Mill: last admission 1hr before closing.
Apprentice House: limited availability - timed tickets only, available from Mill on early arrival.
Garden: timed tickets may be introduced during busy periods also Apprentice House.
The walks around each building/garden vary but make sure you give yourself plenty of time to spare.
The Mill may take 90 minutes to complete, add an extra 60 minutes if you want to go on the Apprentice house guided tour, (total 2 ½)
(Special tours can be arranged)
£3.00 for a car.
The car park is a good size, with a short walk downhill to the Mill.
There is a Restaurant at the foot of the Mill and a small shop opposite the play area.
Toilets can be found opposite the restaurant.
Quarry bank Mill is a historic and wonderful place to visit for people of all ages.
It will educate every one whilst entertaining the young.

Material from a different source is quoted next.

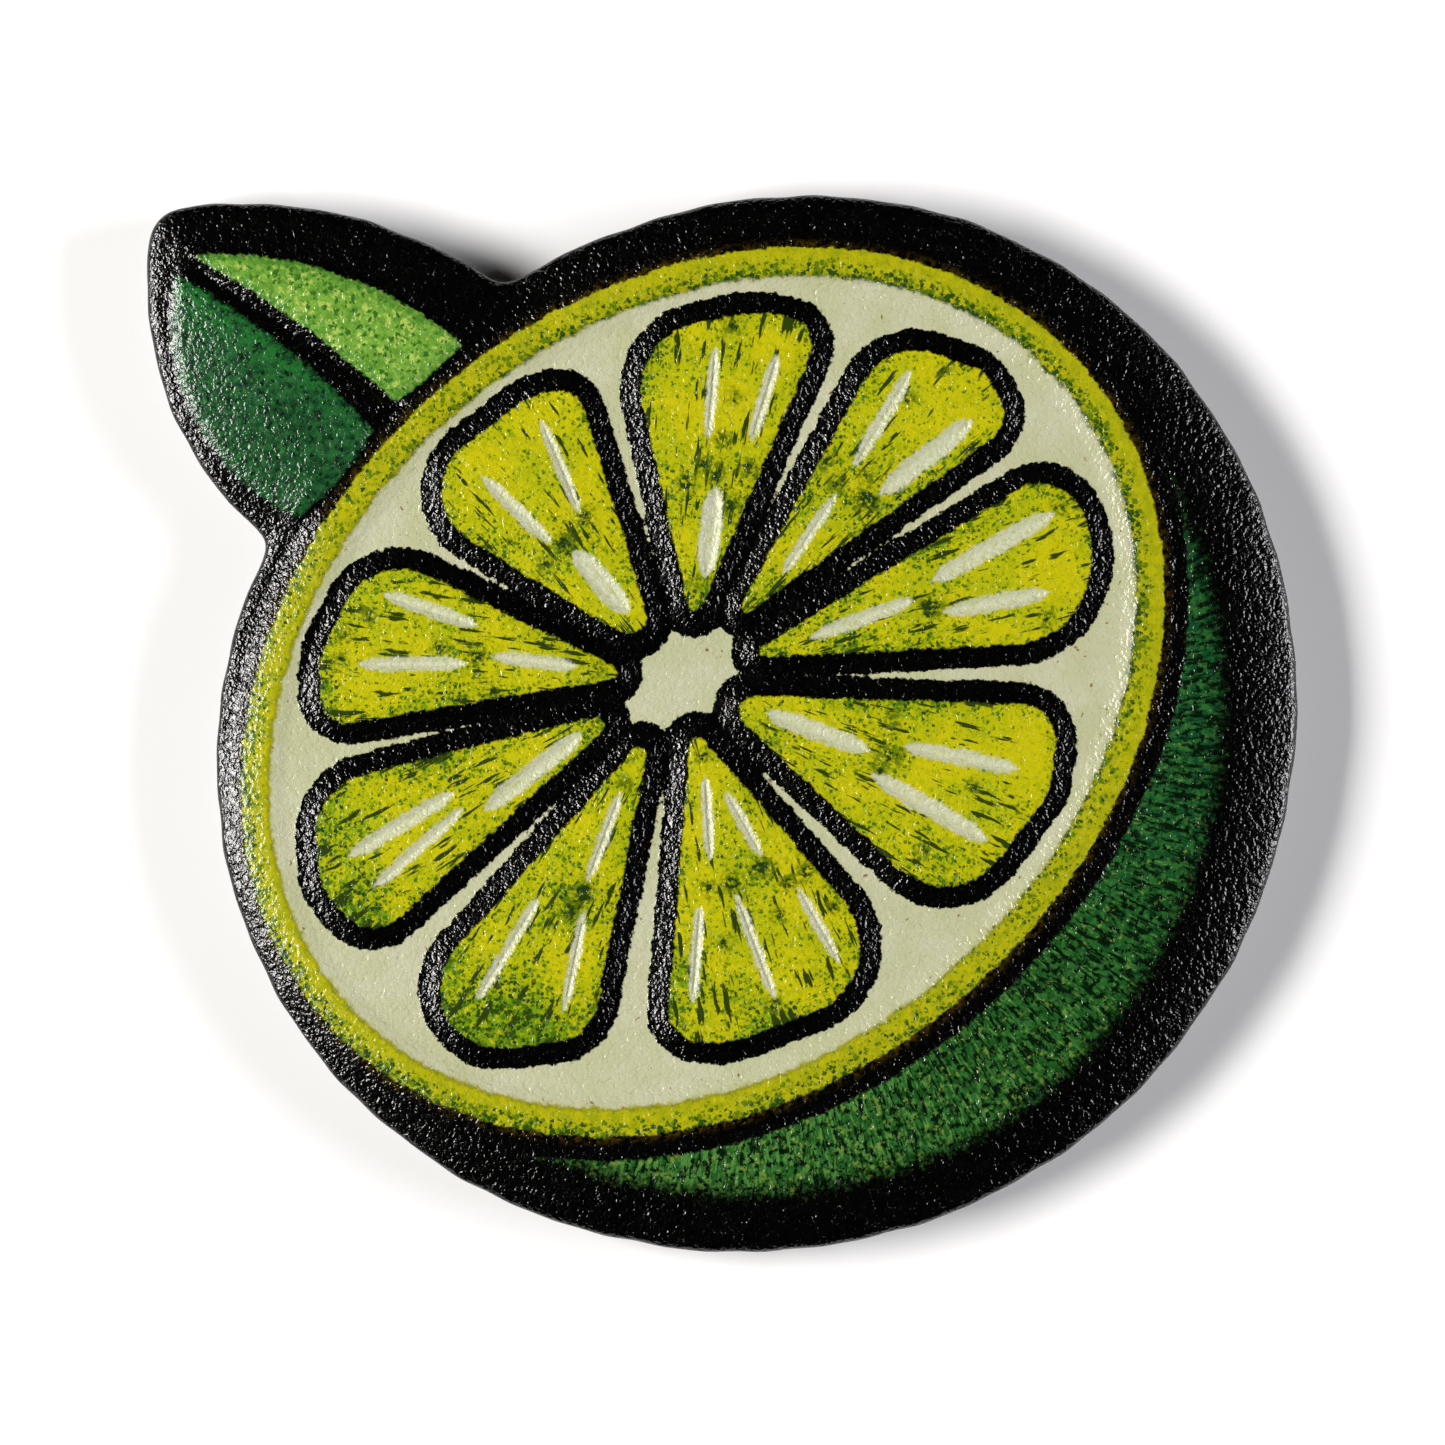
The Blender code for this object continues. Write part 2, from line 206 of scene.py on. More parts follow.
def outline_of_segment(corners, corner_steps=9):
    """Straight sides with a rounded corner between each two."""
    points = []
    for before, corner, after in zip(corners[-1:] + corners[:-1], corners, corners[1:] + corners[:1]):
        to_before = math.atan2(before[1] - corner[1], before[0] - corner[0])
        to_after = math.atan2(after[1] - corner[1], after[0] - corner[0])
        spread = (to_after - to_before + math.pi) % (2 * math.pi) - math.pi
        half = abs(spread) / 2
        room = 0.5 * min(math.dist(before[:2], corner[:2]), math.dist(after[:2], corner[:2]))
        radius = min(corner[2], room * math.tan(half))
        reach = radius / math.sin(half)
        middle = to_before + spread / 2
        centre = np.array((corner[0] + reach * math.cos(middle), corner[1] + reach * math.sin(middle)))
        first = to_before - math.copysign(math.pi / 2, spread)
        angle = first - math.copysign(math.pi - 2 * half, spread) * np.linspace(0, 1, corner_steps)
        points.append(centre + radius * np.column_stack((np.cos(angle), np.sin(angle))))
    return disc_centre + np.vstack(points)


def depth_inside(outline, places):
    """How far each place lies inside a closed outline, and negative outside it."""
    x, y = np.ascontiguousarray(places.T)
    nearest = np.full(len(places), np.inf)
    inside = np.zeros(len(places), bool)
    for (start_x, start_y), (way_x, way_y) in zip(outline, np.roll(outline, -1, axis=0) - outline):
        gap_x = x - start_x
        gap_y = y - start_y
        share = np.clip((gap_x * way_x + gap_y * way_y) / (way_x * way_x + way_y * way_y), 0, 1)
        nearest = np.minimum(nearest, (gap_x - share * way_x) ** 2 + (gap_y - share * way_y) ** 2)
        if way_y:
            crossed = (y < start_y) != (y < start_y + way_y)
            inside ^= crossed & (gap_x < gap_y * way_x / way_y)
    return np.where(inside, 1, -1) * np.sqrt(nearest)


def evenly_spaced(outline, spacing):
    """The same closed outline with its points this far apart."""
    closed = np.vstack((outline, outline[:1]))
    along = np.concatenate(([0], np.cumsum(np.linalg.norm(np.diff(closed, axis=0), axis=1))))
    stations = np.linspace(0, along[-1], round(along[-1] / spacing), endpoint=False)
    return np.column_stack([np.interp(stations, along, closed[:, axis]) for axis in (0, 1)])


def outward_directions(outline):
    """The outward direction at each point of an outline that turns anticlockwise."""
    way = np.roll(outline, -1, axis=0) - np.roll(outline, 1, axis=0)
    return np.column_stack((way[:, 1], -way[:, 0])) / np.linalg.norm(way, axis=1)[:, None]


def cut_outline(spacing=0.12, rounding_passes=18, waver=0.03, waves=(17, 29, 46, 71)):
    """The whole cut edge, anticlockwise. The steel rule rounds its notches and wavers a little."""
    fruit = fruit_edge(np.arange(0, 360, 0.5))
    leaf = outline_of_leaf()
    bare_fruit = depth_inside(leaf, fruit) < 0
    bare_leaf = leaf[depth_inside(fruit, leaf) < 0][::-1]
    last_bare = np.flatnonzero(bare_fruit & ~np.roll(bare_fruit, -1))[0]
    fruit = np.roll(fruit, -1 - last_bare, axis=0)
    bare_fruit = np.roll(bare_fruit, -1 - last_bare)
    outline = evenly_spaced(np.vstack((fruit[bare_fruit], bare_leaf)), spacing)
    for _ in range(rounding_passes):
        outline = (np.roll(outline, 1, axis=0) + 2 * outline + np.roll(outline, -1, axis=0)) / 4
    turn = np.linspace(0, 2 * math.pi, len(outline), endpoint=False)
    bends = sum(np.sin(count * turn + count) for count in waves) / 2
    return outline + waver * bends[:, None] * outward_directions(outline)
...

It is worth the time and money to walk around the Mill, to understand how people used to work in some terrible conditions.
Then you should wonder around the Apprentice house, listening to the story of how thirty to forty children would have to sleep in a cramped loft space, feeding on nothing but a slice of porridge and a few vegetables, then having to work all day long in the heat of the Mill.
The tour guides bring the past to life, making you realise just how easy your life is today.....
If you do go on the apprentice house tour take a handkerchief, you may need it.